__Given request__:
From the first line of the data through the line containing "---- driving dimensions", return each line exactly.

__Dataset extract__:
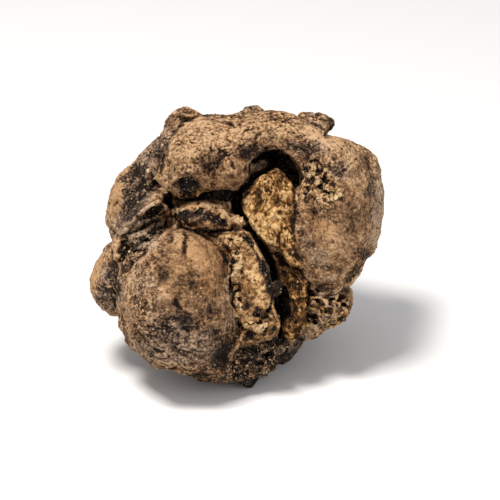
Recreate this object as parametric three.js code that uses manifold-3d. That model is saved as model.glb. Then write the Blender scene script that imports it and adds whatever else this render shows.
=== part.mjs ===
// A white truffle: one knobbly tuber about 48 mm across, grown as a single solid.
//
// Thick rounded lobes crowd round a small core. On the open face a heavy fold arches over a torn
// hollow, a tongue of bare flesh stands in that hollow, and a deep crack runs down from it between
// the two largest lobes. The tuber rests on a small flat spot under its middle.
//
// Millimetres, +Z up, origin on the resting surface under the middle of the tuber. The lobes are
// placed in the frame of the open face: X to its right, Y up the face and Z out of it.
import * as THREE from "three";
import { mergeVertices } from "three/addons/utils/BufferGeometryUtils.js";
import Module from "manifold-3d";

const wasm = await Module();
wasm.setup();

// ---- driving dimensions ----

const FACE_LEAN = 25; // degrees that the open face looks up from the horizontal
const FACET_EDGE = 2.1; // length of a facet's edge on a lobe
const LUMP_HEIGHT = 0.2333; // how far each of the skin's three waves swells and sinks
const LUMP_PITCH = 7.5; // distance from one swelling to the next
const FLAT_SPOT_DEPTH = 1; // how much of the lowest lobe the resting flat takes off

// Each wave of the skin runs along one axis and is thrown out of step along the next.
const LUMP_WAVES = [
  { along: "x", swayedBy: "y", sway: 1.7, swayPitch: 0.61, start: 0 },
  { along: "y", swayedBy: "z", sway: 1.3, swayPitch: 0.67, start: 2 },
  { along: "z", swayedBy: "x", sway: 1.5, swayPitch: 0.59, start: 4 },
];

// Each lobe is an egg of skin-covered flesh: its centre, its half sizes and its turn in the face.
const CORE_LOBES = [
  { at: [0, -0.5, -7], half: [18, 17.5, 13.5], turn: 0 },
];
const FRONT_LOBES = [
  { at: [-9.3, -8.8, 5], half: [9.7, 12.3, 11.5], turn: 18 },
  { at: [-3.4, -16.5, 2], half: [6.8, 5.8, 8], turn: 0 },
  { at: [2.8, -6.8, 2.5], half: [4.5, 9.5, 8.5], turn: 13 },
  { at: [-5.4, 4.6, 4.5], half: [4.9, 2.3, 5.5], turn: -4 },
];
const SIDE_LOBES = [
  { at: [-18.8, -5.3, -1], half: [5.2, 6.3, 7.5], turn: -4 },
  { at: [-14.8, 4.2, 1.2], half: [2.9, 7.8, 6.2], turn: -42 },
  { at: [-15.2, 6.6, -8], half: [6, 8.5, 8], turn: -20 },
  { at: [-12, 13, -7], half: [4.5, 6.5, 7], turn: -35 },
  { at: [-8.2, 17.5, -7], half: [4.4, 5.3, 7], turn: 0 },
  { at: [-2.9, 19.4, -8], half: [4.3, 2.6, 5], turn: 0 },
  { at: [2.2, 20.8, -5], half: [2.4, 2, 3.5], turn: 0 },
  { at: [12.3, 20.1, -4.5], half: [3.4, 2.1, 3.5], turn: -20 },
  { at: [18.5, 7.2, -6], half: [5.9, 10.8, 9], turn: 4 },
  { at: [14.7, -9.8, 0], half: [4.3, 4, 6], turn: 0 },
  { at: [12.6, -13, -0.5], half: [2.4, 2.2, 3.5], turn: 0 },
  { at: [3.3, -17.6, 0], half: [5.4, 3.6, 7], turn: 38 },
  { at: [7, -15, -4], half: [4, 4.3, 7], turn: 0 },
  { at: [1.9, -20.8, 0], half: [2, 1.9, 2.5], turn: 0 },
];
const BACK_LOBES = [
  { at: [7, 5, -15], half: [9.5, 10.5, 8], turn: 20 },
  { at: [-8, -0.5, -15], half: [9, 9, 7.5], turn: -15 },
  { at: [-5, 10.5, -13.5], half: [8, 7.5, 7.5], turn: 0 },
  { at: [3.5, 13, -9.5], half: [13, 7.5, 8], turn: -4 },
  { at: [0.5, 0.5, -19.5], half: [4.5, 6, 4], turn: 30 },
  { at: [13.5, -3.5, -13], half: [5.5, 5.5, 6.5], turn: 0 },
];
const LOW_LOBES = [
  { at: [0, -9.7, -9.3], half: [10, 8.8, 9], turn: 0 },
  { at: [8, -8.2, -12.5], half: [7.5, 7, 8], turn: 0 },
  { at: [-7.5, -9.5, -12], half: [7, 6.5, 8], turn: 20 },
];

// The heavy fold: stations along its middle, each with half its width and half its depth.
const FOLD = [
  { at: [-7.2, 13.9, 3], half: [6.4, 8.5] },
  { at: [-3.4, 15, 2.8], half: [6, 8.2] },
  { at: [1.4, 17.2, 2.2], half: [4.3, 7.4] },
  { at: [6.3, 18.3, 1.8], half: [3.3, 7] },
  { at: [10.9, 16.6, 1.6], half: [3.9, 7.2] },
  { at: [14.8, 12.8, 1.8], half: [5.7, 8] },
  { at: [16.1, 7.5, 2.4], half: [6.5, 8.8] },
  { at: [15.7, 1.6, 2.2], half: [6.2, 8.4] },
  { at: [14.8, -3.4, 1.4], half: [4.4, 7.2] },
];
const FOLD_SIDES = 22; // facets round the fold
const FOLD_END_RINGS = 5; // rings of facets over each of its rounded ends

// The knob where the fold's thick end curls into the hollow.
const FOLD_KNOB = [
  { at: [-1.2, 12.2, 4.2], half: [3.7, 3.7, 7], turn: 0 },
];

// The hollow under the fold: its mouth, and the wider room behind the fold's edge.
const HOLLOW = [
  { at: [6, 9.4, 9], half: [4, 6.2, 8], turn: 6 },
  { at: [6.1, 10.6, 3.5], half: [5.6, 6.4, 3.5], turn: 0 },
];
// The bare flesh that stands in the hollow and runs down beside the crack.
const TONGUE = [
  { at: [6.1, 4.4, 1], half: [5, 8.2, 6.6], turn: 11 },
  { at: [9, -7.8, -1], half: [3.6, 7.5, 6], turn: 6 },
];

// The crack: the line it follows down the face, its width, and how deep its blade-shaped void goes.
const CRACK_LINE = [
  [0.1, 7.6], [1.1, 4.6], [2.5, 2], [4.3, -0.8], [5.7, -3.6], [6.7, -6.6], [7.5, -9.4], [8.2, -12],
];
const CRACK_WIDTH = 1.8;
const CRACK_FLOOR = -3;
const CRACK_TOP = 14;
const CRACK_STEPS = 24; // facets along the crack's walls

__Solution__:
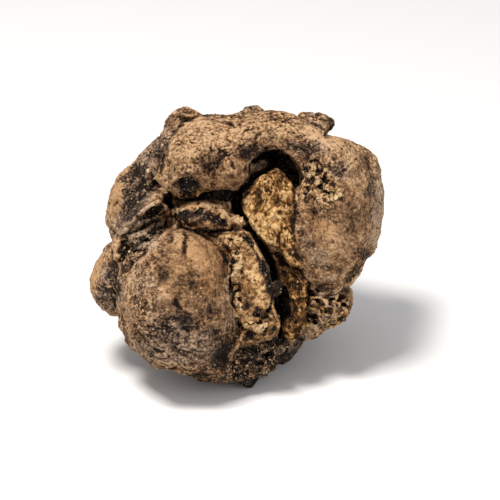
Recreate this object as parametric three.js code that uses manifold-3d. That model is saved as model.glb. Then write the Blender scene script that imports it and adds whatever else this render shows.
=== part.mjs ===
// A white truffle: one knobbly tuber about 48 mm across, grown as a single solid.
//
// Thick rounded lobes crowd round a small core. On the open face a heavy fold arches over a torn
// hollow, a tongue of bare flesh stands in that hollow, and a deep crack runs down from it between
// the two largest lobes. The tuber rests on a small flat spot under its middle.
//
// Millimetres, +Z up, origin on the resting surface under the middle of the tuber. The lobes are
// placed in the frame of the open face: X to its right, Y up the face and Z out of it.
import * as THREE from "three";
import { mergeVertices } from "three/addons/utils/BufferGeometryUtils.js";
import Module from "manifold-3d";

const wasm = await Module();
wasm.setup();

// ---- driving dimensions ----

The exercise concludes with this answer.